Stored items
+++

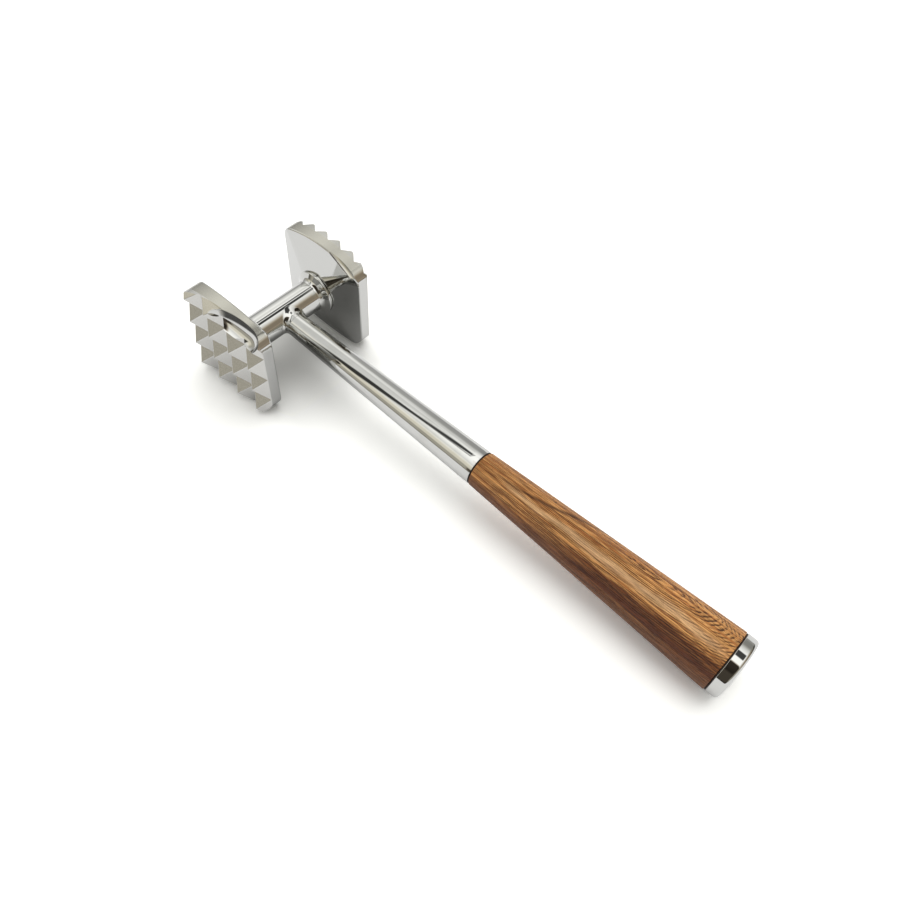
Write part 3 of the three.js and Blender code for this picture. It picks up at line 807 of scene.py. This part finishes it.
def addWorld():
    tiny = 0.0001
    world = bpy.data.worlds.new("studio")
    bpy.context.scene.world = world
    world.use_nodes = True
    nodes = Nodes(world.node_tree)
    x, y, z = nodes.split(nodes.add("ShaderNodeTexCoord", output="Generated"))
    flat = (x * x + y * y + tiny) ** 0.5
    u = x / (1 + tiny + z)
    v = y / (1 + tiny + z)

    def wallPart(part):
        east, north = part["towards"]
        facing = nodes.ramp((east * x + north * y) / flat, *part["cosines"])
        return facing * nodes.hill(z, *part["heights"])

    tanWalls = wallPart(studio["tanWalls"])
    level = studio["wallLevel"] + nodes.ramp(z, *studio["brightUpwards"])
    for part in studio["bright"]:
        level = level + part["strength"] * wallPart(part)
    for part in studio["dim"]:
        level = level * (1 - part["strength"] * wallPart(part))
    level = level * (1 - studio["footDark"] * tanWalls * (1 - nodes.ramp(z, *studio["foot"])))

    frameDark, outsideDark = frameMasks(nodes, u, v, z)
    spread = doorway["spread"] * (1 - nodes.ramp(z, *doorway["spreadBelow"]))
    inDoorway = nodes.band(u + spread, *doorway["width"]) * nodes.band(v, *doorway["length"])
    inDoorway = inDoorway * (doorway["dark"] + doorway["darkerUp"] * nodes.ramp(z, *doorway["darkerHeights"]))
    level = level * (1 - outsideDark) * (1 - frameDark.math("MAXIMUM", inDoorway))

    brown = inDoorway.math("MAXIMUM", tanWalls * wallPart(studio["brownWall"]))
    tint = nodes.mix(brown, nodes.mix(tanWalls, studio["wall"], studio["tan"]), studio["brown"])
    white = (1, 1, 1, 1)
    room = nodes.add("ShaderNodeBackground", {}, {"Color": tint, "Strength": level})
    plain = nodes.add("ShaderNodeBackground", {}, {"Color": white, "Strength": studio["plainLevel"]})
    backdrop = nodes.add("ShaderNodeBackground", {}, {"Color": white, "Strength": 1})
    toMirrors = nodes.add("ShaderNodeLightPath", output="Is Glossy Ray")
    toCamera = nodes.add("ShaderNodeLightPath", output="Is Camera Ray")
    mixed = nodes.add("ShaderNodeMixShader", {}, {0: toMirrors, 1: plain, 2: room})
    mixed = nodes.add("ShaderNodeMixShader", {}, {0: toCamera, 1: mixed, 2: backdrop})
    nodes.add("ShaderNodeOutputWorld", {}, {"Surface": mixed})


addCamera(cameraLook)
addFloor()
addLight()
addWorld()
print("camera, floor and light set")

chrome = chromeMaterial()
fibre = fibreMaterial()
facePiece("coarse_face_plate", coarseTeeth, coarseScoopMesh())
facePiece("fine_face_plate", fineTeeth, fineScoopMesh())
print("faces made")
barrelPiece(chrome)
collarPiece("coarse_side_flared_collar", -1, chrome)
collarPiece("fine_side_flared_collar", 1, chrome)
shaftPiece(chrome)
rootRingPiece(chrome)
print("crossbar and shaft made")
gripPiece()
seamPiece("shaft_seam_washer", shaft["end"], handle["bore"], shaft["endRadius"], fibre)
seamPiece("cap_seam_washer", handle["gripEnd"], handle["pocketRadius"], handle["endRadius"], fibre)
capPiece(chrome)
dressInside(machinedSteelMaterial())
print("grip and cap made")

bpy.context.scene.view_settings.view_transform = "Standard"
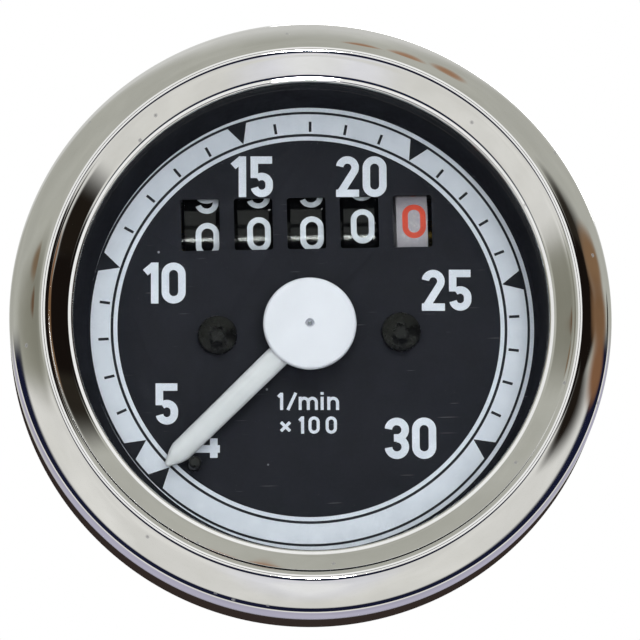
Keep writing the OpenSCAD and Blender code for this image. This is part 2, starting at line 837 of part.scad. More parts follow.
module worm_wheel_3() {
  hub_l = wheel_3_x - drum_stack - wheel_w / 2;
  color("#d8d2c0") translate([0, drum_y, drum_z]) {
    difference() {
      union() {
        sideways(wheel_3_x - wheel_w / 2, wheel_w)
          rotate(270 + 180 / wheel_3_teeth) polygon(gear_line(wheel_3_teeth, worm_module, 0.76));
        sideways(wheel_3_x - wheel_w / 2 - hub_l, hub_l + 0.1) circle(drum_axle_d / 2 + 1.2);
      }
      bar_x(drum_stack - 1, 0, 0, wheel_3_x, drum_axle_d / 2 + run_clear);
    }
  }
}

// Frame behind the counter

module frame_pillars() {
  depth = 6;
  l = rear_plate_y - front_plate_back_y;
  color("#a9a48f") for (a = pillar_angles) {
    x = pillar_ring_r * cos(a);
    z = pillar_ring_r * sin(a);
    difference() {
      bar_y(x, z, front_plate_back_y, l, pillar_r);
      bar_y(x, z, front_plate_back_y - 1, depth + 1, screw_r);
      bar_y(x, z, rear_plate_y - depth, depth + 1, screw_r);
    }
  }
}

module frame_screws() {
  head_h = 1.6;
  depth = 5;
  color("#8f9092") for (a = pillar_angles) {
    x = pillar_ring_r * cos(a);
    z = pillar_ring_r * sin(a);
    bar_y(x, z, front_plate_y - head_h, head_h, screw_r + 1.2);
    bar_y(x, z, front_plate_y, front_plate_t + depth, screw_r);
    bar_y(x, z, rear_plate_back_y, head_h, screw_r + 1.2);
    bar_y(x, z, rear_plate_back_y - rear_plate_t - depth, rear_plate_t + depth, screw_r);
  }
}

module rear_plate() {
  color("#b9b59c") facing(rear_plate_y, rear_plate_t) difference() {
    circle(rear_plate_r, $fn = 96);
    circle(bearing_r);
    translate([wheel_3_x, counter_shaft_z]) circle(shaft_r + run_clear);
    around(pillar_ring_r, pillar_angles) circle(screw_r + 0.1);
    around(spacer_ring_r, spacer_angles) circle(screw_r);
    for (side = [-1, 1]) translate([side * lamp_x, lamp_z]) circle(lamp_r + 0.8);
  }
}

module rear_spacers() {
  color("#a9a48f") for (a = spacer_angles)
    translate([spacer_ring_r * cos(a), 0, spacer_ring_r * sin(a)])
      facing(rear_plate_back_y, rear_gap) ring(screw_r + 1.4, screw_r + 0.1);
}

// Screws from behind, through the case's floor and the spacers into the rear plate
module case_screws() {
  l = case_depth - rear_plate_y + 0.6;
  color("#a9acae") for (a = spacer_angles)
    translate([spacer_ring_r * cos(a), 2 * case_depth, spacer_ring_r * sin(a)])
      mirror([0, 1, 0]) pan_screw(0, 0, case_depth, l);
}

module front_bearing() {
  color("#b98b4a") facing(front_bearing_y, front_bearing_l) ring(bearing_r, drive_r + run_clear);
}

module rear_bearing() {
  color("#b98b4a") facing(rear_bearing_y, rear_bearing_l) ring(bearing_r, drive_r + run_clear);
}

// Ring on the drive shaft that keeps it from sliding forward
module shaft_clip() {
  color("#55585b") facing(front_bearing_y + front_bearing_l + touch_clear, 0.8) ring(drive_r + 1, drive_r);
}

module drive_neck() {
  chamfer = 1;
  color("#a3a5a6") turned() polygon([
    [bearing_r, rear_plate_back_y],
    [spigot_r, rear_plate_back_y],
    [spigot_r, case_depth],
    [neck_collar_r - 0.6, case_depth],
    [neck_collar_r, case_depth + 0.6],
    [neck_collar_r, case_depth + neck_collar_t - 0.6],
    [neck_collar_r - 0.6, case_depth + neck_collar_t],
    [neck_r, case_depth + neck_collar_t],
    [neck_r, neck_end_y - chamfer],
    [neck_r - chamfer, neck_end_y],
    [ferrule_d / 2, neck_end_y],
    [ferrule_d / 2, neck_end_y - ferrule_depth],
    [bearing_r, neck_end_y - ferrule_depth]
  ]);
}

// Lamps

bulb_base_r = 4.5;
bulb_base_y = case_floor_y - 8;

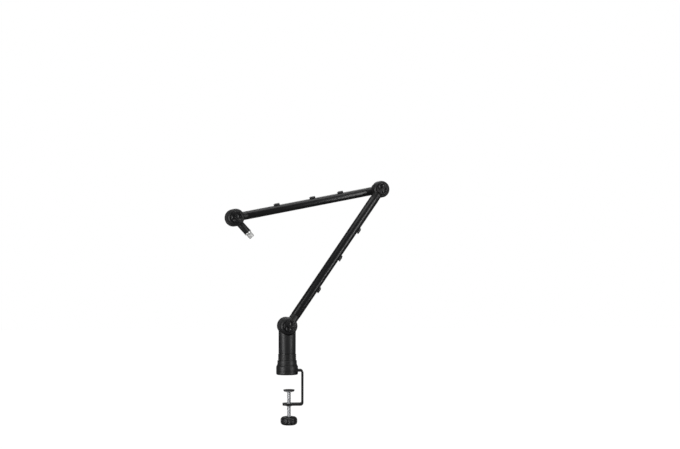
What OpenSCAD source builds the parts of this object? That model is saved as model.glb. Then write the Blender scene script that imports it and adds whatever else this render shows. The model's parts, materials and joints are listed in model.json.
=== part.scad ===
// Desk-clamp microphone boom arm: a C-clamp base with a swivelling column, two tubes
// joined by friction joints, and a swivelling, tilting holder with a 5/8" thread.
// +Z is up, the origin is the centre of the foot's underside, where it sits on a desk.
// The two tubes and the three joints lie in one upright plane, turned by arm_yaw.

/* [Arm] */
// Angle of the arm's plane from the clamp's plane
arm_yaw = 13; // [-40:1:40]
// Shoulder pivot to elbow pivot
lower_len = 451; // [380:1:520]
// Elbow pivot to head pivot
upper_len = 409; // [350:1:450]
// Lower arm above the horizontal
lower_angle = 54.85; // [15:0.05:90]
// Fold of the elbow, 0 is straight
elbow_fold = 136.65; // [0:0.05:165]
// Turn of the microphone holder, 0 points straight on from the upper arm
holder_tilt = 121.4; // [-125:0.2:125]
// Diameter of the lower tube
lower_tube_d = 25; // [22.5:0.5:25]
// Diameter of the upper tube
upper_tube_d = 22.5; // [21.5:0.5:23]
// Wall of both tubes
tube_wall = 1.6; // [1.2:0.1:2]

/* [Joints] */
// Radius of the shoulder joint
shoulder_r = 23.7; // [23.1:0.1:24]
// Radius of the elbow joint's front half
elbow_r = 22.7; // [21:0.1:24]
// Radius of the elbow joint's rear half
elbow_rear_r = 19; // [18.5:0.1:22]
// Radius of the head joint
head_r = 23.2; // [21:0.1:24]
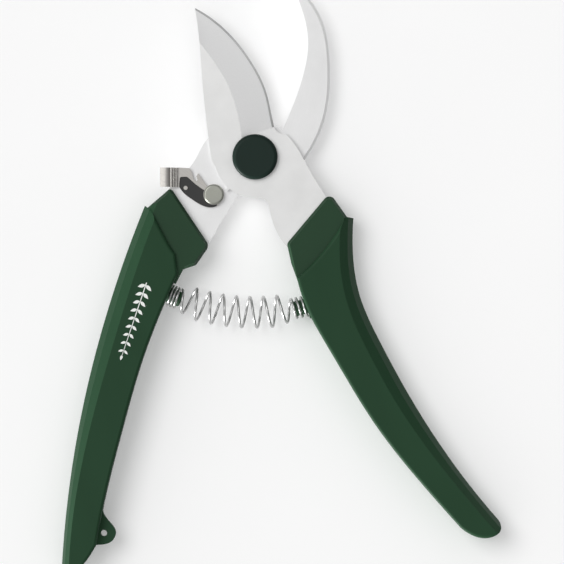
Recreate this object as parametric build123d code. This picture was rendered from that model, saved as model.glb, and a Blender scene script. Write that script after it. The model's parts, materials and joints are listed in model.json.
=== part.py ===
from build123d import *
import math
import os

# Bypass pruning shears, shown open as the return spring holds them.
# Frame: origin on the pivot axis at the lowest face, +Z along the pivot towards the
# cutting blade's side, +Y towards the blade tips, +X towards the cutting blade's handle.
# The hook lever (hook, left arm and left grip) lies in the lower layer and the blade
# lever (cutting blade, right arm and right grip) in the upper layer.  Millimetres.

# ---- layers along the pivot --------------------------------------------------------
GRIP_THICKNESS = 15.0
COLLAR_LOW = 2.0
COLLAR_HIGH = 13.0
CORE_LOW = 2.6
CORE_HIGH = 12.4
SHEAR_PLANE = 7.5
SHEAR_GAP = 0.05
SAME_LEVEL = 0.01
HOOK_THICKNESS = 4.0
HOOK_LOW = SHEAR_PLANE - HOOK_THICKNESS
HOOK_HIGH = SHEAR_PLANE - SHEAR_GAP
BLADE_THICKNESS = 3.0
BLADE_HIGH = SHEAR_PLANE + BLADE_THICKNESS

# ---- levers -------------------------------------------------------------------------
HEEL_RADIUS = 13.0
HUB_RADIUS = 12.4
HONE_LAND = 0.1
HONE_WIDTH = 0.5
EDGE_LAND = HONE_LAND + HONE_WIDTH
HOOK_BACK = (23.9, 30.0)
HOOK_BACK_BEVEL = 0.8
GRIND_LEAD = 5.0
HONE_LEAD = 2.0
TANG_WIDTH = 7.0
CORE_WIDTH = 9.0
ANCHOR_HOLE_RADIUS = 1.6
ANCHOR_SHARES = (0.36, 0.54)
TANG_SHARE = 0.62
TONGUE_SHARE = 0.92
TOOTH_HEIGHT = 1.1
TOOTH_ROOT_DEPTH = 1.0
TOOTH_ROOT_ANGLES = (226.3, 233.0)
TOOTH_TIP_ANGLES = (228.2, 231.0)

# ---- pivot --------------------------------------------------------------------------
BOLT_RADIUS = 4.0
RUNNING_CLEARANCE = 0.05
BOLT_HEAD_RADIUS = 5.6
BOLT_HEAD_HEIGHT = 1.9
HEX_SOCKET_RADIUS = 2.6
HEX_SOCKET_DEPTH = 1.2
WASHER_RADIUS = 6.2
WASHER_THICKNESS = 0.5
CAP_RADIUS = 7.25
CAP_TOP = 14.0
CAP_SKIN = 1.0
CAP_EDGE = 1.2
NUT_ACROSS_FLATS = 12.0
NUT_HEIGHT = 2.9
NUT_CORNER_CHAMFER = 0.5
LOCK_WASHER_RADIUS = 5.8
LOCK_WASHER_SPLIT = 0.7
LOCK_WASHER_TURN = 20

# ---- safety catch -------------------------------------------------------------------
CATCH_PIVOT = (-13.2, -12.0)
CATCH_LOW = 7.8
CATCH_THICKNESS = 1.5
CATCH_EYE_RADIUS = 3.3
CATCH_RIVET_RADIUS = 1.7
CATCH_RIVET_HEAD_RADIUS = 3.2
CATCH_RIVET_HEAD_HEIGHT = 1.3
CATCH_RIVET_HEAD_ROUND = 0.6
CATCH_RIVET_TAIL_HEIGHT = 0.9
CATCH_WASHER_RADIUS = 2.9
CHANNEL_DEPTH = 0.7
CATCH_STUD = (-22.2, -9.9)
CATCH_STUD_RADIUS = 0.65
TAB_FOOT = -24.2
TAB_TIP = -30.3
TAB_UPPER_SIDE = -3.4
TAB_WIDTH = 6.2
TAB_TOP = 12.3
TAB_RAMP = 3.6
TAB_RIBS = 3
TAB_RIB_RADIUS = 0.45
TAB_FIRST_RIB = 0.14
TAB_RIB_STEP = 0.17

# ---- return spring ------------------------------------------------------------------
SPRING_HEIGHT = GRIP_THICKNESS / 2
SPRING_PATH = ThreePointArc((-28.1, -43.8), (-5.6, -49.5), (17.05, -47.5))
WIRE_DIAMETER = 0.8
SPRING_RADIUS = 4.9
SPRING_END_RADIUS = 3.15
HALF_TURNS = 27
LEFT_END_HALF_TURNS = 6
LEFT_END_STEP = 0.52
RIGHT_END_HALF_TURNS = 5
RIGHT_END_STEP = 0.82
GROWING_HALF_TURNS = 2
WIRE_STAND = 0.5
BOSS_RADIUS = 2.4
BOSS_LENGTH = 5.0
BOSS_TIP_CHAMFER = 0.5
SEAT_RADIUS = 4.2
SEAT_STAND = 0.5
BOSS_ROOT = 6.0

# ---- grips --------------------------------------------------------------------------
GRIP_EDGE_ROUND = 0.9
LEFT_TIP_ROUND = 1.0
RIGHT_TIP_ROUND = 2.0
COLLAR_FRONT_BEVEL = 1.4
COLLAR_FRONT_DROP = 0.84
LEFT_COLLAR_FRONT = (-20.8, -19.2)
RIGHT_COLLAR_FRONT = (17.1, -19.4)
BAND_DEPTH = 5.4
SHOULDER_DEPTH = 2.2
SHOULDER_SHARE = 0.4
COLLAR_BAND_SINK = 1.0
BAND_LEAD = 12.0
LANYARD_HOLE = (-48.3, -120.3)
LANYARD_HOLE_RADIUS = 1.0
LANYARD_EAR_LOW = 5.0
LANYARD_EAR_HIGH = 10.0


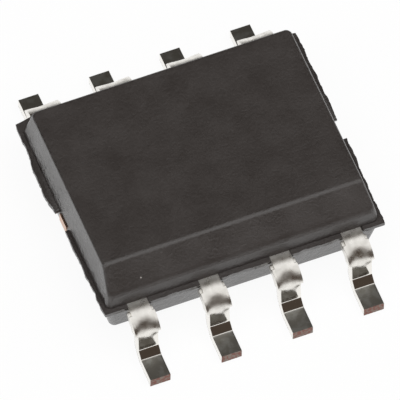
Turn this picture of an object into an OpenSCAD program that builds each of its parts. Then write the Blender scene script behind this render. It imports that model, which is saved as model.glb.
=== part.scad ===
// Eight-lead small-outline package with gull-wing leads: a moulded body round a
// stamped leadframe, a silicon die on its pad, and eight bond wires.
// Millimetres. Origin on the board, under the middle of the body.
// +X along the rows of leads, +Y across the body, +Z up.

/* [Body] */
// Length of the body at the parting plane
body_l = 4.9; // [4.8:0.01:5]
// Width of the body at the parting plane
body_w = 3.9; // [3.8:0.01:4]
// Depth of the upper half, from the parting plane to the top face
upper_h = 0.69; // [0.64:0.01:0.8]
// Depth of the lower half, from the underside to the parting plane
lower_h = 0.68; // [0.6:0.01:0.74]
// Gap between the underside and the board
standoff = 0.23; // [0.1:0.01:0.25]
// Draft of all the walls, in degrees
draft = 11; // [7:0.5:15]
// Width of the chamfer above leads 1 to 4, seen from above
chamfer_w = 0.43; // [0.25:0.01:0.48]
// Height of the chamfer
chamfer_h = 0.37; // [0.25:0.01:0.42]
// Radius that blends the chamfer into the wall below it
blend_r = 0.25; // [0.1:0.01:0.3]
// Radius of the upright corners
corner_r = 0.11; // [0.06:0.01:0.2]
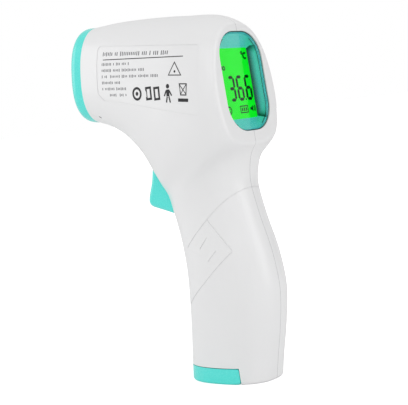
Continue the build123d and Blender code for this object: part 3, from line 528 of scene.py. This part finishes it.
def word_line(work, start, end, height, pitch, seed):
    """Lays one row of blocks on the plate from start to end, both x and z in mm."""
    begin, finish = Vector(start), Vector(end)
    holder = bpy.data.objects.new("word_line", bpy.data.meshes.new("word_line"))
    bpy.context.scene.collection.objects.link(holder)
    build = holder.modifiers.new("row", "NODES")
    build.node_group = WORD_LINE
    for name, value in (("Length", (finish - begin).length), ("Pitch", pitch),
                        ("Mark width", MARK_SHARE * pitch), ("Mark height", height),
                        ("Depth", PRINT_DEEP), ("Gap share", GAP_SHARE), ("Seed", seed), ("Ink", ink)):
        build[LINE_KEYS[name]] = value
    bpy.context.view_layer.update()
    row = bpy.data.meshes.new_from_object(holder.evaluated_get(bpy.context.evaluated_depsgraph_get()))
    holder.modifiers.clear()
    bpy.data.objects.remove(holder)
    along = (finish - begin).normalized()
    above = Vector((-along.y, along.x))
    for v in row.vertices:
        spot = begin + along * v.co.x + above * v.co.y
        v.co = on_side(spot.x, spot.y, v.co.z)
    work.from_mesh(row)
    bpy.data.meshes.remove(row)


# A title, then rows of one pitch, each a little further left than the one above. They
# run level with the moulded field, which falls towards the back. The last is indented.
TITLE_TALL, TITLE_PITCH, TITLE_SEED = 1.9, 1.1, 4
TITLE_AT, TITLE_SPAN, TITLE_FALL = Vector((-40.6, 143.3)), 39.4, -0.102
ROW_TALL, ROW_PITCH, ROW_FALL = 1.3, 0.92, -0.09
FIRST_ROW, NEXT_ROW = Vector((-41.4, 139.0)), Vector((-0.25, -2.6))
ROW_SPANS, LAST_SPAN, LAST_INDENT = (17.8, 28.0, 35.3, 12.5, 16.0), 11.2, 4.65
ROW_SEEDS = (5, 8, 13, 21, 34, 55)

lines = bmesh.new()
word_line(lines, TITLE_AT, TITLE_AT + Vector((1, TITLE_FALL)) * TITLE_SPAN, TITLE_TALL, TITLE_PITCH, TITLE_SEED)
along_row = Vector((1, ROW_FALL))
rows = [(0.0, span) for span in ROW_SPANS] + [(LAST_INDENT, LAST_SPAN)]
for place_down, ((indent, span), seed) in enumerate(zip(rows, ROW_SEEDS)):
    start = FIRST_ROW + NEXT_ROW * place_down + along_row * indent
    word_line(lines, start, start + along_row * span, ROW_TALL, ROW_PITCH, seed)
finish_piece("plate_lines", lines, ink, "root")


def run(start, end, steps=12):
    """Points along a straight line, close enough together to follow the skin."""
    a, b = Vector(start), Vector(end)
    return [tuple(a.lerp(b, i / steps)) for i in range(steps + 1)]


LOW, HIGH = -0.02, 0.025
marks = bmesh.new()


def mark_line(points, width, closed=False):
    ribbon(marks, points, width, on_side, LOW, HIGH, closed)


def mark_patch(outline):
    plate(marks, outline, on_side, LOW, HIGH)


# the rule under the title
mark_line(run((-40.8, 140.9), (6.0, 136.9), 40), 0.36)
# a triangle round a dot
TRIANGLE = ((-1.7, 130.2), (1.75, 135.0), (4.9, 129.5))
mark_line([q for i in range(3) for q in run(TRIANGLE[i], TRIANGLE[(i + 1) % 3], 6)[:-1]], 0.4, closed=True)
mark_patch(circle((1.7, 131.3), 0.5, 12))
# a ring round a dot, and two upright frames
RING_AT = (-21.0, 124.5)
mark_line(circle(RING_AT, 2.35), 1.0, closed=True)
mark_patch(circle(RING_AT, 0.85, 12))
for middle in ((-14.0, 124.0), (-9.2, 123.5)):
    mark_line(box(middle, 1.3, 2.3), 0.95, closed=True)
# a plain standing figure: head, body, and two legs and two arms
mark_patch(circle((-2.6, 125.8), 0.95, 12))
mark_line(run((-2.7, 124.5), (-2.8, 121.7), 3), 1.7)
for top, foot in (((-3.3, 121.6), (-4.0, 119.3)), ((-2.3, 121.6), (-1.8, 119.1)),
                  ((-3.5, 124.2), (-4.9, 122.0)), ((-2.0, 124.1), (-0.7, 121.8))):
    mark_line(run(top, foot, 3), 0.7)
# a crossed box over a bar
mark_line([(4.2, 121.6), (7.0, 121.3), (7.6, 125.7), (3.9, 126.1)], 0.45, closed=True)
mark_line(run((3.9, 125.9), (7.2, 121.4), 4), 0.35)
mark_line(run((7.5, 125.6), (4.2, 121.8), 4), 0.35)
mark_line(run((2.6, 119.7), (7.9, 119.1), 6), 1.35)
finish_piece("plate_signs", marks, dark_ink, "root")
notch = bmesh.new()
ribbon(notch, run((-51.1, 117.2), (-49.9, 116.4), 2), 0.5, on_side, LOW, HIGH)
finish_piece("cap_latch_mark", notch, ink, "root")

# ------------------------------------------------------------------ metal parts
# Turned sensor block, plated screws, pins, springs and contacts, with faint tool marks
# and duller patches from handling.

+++

The lines from the start of the entries above through the line containing "v = y / (1 + tiny + z)" are the ones to return, please; copy them exactly and include both ends.

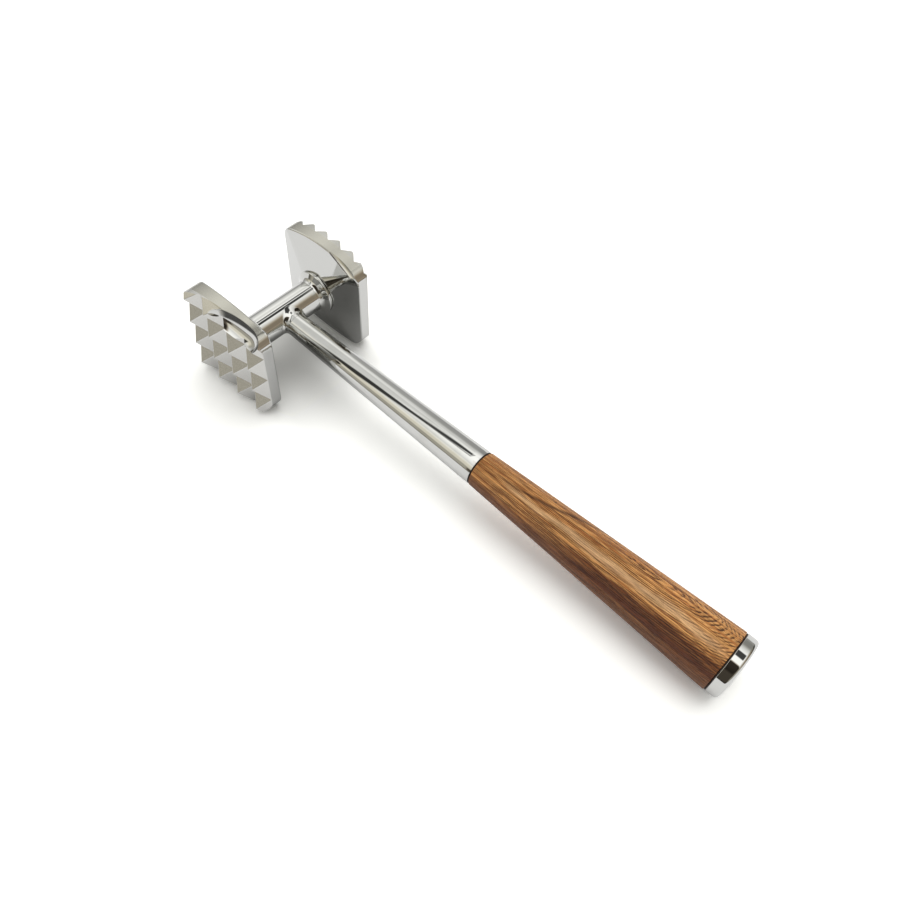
Write part 3 of the three.js and Blender code for this picture. It picks up at line 807 of scene.py. This part finishes it.
def addWorld():
    tiny = 0.0001
    world = bpy.data.worlds.new("studio")
    bpy.context.scene.world = world
    world.use_nodes = True
    nodes = Nodes(world.node_tree)
    x, y, z = nodes.split(nodes.add("ShaderNodeTexCoord", output="Generated"))
    flat = (x * x + y * y + tiny) ** 0.5
    u = x / (1 + tiny + z)
    v = y / (1 + tiny + z)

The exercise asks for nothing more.